Integer. If (nrow(data) / limit) is less than or equal to n.workers, the data is split into n.workers; otherwise, it is split using limit. Default is 100.

use.multisession

Logical. If TRUE (default) parallel processing is used; otherwise, sequential processing is employed.

n.message

Integer. Display a process message every nth iteration. Defaults to 1. Turn off messages with 0.

start.message

Optional character string. A custom message to log at the start of processing.

process.message

Optional column name. A custom message to log during processing.

end.message

Optional character string. A custom message to log at the end of processing.

restore.defaults

Logical. If TRUE (default), the original future plan and progress handlers are restored after processing.

handler

Character string. The progress handler to be used by the progressr package. Defaults to "txtprogressbar" unless silent is TRUE.

silent

Logical. If TRUE, progress messages and logging are suppressed. Default is FALSE.

log

List. An initial log (default is an empty list) to which log messages are appended.

...

Additional arguments passed to the processing function func.

Value

A list with two components:

results

A tibble resulting from binding all processed rows from each chunk.

log

A list of log messages generated during processing.

Details

The function first checks if the data has enough rows to warrant parallel processing. It then determines the number of workers and chunks and splits the data using the helper function SplitData. The processing is executed with future.apply::future_lapply in parallel. If by.rows is TRUE, each row within a chunk is processed individually and then bound together using dplyr::bind_rows; if by.rows is FALSE, the entire chunk is processed at once.
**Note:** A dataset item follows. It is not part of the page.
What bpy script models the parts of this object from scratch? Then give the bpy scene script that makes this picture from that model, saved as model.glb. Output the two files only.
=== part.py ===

Finally, all chunk results are combined into a single tibble.

Examples

if (FALSE) { # \dontrun{
example.result <- ProcessData(
  data =  tibble::tibble(
    key = LETTERS[1:3],
    value = seq(3)
  ),
  func = \(data) {
    data$value <- data$value * 10
    data
  },
  by.rows = FALSE,
  min.multisession = 10,
  n.workers = 4,
  limit = 100,
  use.multisession = TRUE,
  start.message = "Starting example data processing",
  end.message   = "Finished example data processing",
  handler = "txtprogressbar",
  silent = FALSE
)
# The result is a single tibble.
processed.tibble <- example.result$results
process.log <- example.result$log
if (any(nrow(processed.tibble))) print(processed.tibble)
} # }